Report how many lines of the following entries include the string "Blender"; respond with the number alone.

* start EXERCISE MATERIALS *

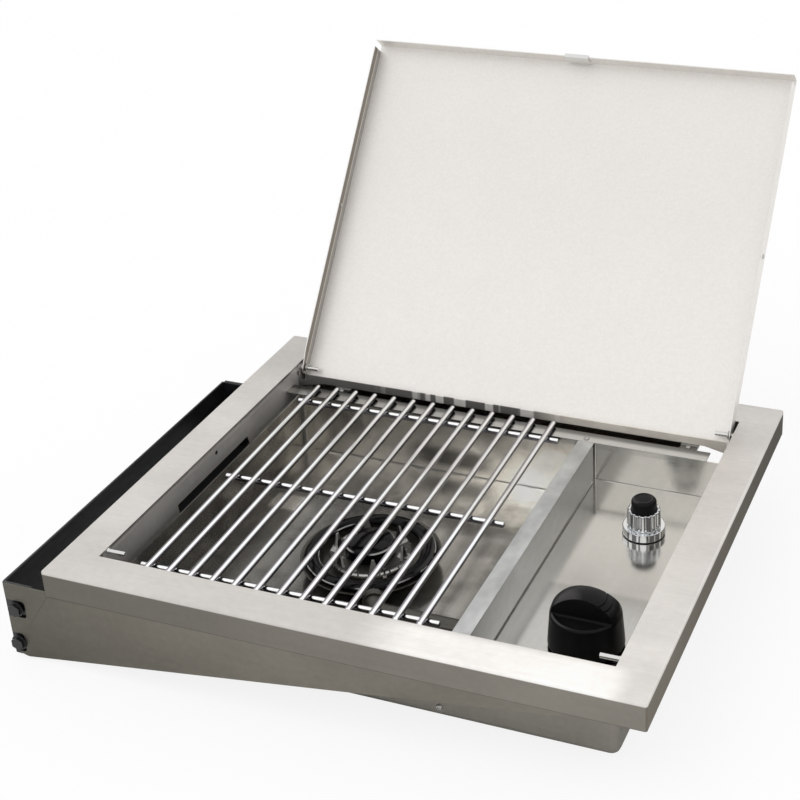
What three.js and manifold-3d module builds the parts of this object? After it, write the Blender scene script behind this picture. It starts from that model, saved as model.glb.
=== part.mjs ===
import * as THREE from "three";
import { mergeVertices } from "three/addons/utils/BufferGeometryUtils.js";
import Module from "manifold-3d";

const wasm = await Module();
wasm.setup();

// A built-in side burner with its lid open, in millimetres, +Z up.
// Places are given from the front left top corner of the frame: X runs along the front, Y to the back.
// The part's own origin is the middle of the end plate's outer face, which is bolted to the cabinet.

// Frame: a flat border round the opening, with a deep skirt outside and a short one inside
const frameWidth = 500;
const frameDepth = 430;
const frameBorder = 33;
const skirtDepth = 24.5;
const innerSkirtDepth = 7;
const cornerRelief = 5;
const cornerRadius = 2;
const bendRadius = 1.5;
const bodySheet = 1.2;
const seatGap = 0.2;
const overrun = 2;

const openLeft = frameBorder;
const openRight = frameWidth - frameBorder;
const openFront = frameBorder;
const openBack = frameDepth - frameBorder;

// Outer box, folded with round corners, hung behind the inner skirt
const boxDepth = 82;
const boxCornerRadius = 8;
const boxBottomRadius = 6;
const boxWallGap = 0.3;
const ventFront = 150;
const ventBackInset = 145;
const ventTop = -24.5;
const ventRaise = 22;
const ventSlant = 12;
const rearVentInset = 38;
const rearVentWidth = 37;
const rearVentTop = -30;
const wallHoleY = 219;
const wallHoleZ = -11;
const wallHoleRadius = 2;
const boxScrewX = 327;
const boxScrewRaise = 10;

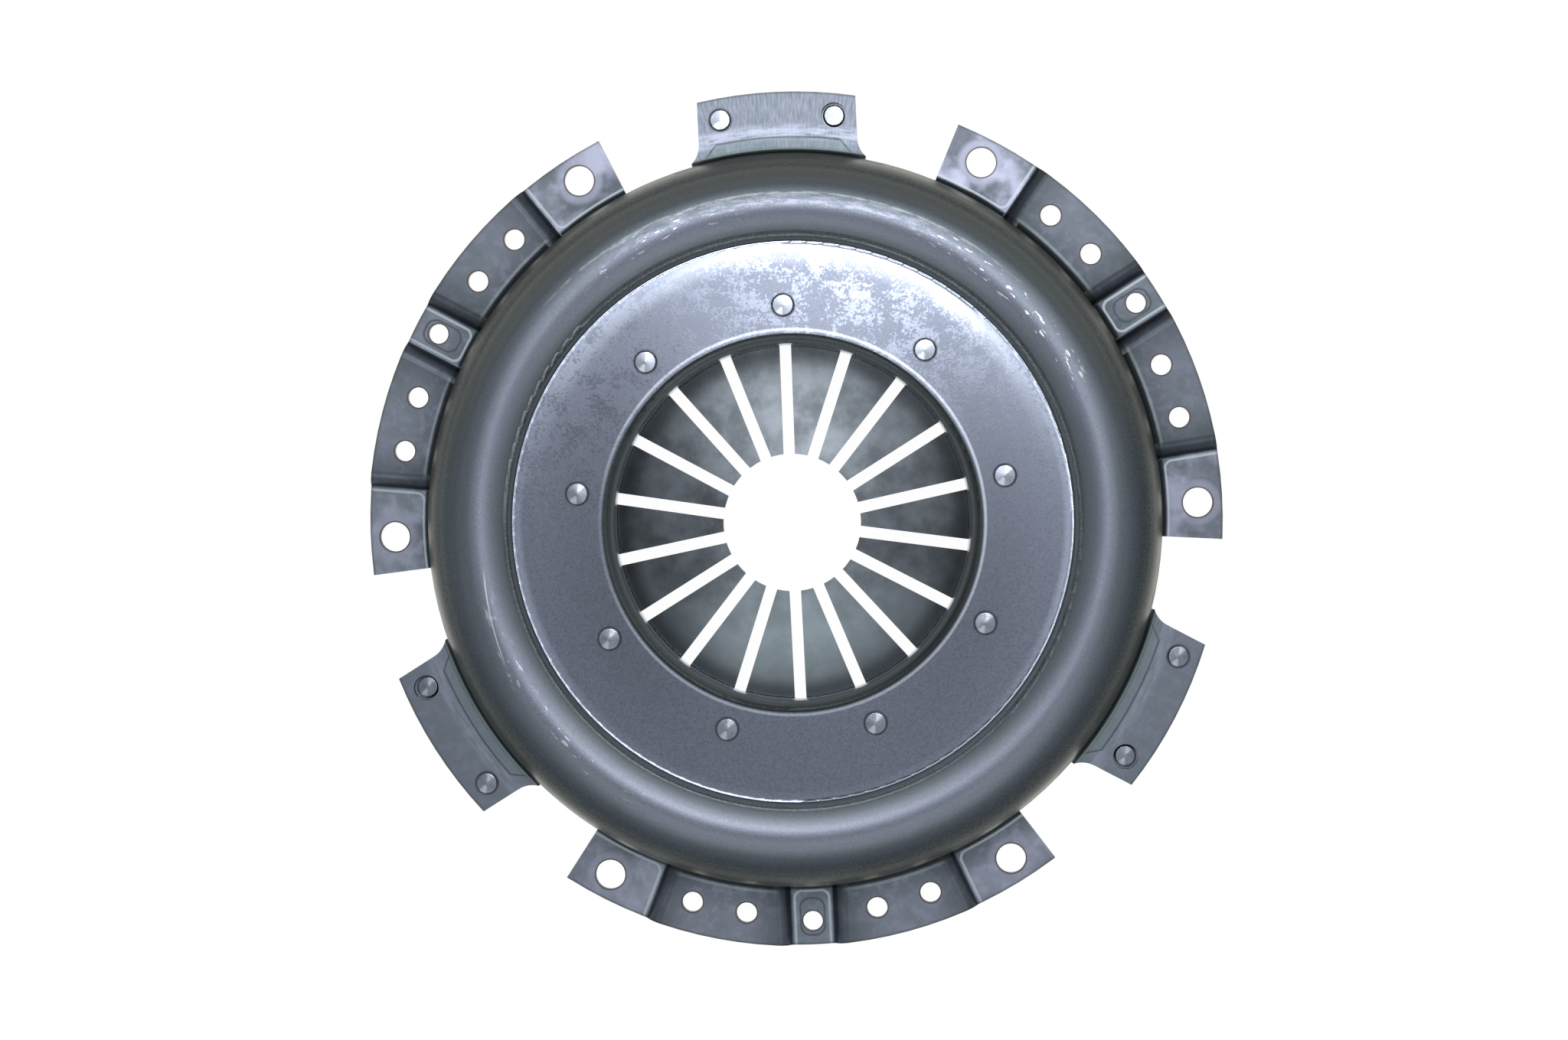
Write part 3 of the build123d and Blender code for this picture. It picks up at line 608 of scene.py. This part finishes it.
# %% Cover finish
def plateau_form(steel, zone):
    """Height that softens the plateau's rolled edge and gives its far side a faint crown."""
    crown = larger(zone.radius - 80.5, 0.0)
    rolled = larger(zone.radius - 83.2, 0.0).math("MINIMUM", 1.1) ** 2
    crowned = 0.017 * crown * crown * steel.rise(zone.y, -30.0, 50.0)
    return zone.on_plateau * (rolled * (0.42 + 0.35 * rolled) - crowned)


def make_cover_finish():
    """Phosphated sheet steel with zones set by radius, angle and height.

    Its painted light and shade also follow the side of the part.
    """
    steel = Finish("phosphated_cover_steel")
    zone = CoverZones(steel)
    colour = steel.coats(paint_bead(steel, zone), [
        (zone.on_plateau, paint_plateau(steel, zone)),
        (zone.on_flange, paint_flange(steel, zone)),
        # Painted shade in folds, round holes and round rivet heads
        (fold_shade(steel, zone), (0.022, 0.029, 0.028)),
        (hole_rim_shade(steel, zone) * 0.85, (0.060, 0.045, 0.040)),
        (rivet_seat_shade(steel, zone) * 0.45, (0.024, 0.026, 0.030))])
    speck = steel.noise(zone.spot, 1.1, 2.0, 0.6)
    frost = steel.rise(steel.noise(zone.spot, 0.16, 6.0, 0.72) + (speck - 0.5) * 0.5, 0.47, 0.57)
    polish = 0.07 + frost * steel.rise(zone.y, -10.0, 50.0) * 0.09 - (zone.grain - 0.5) * 0.18
    rough = 0.36 + zone.on_flange * 0.04 - zone.on_plateau * polish - zone.nicks * 0.1
    height = plateau_form(steel, zone) + 0.004 * zone.on_plateau * zone.grain + 0.008 * zone.mottle
    return steel.metal(colour, rough, height, 0.92)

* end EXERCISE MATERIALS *

PROBLEM SOLUTION
2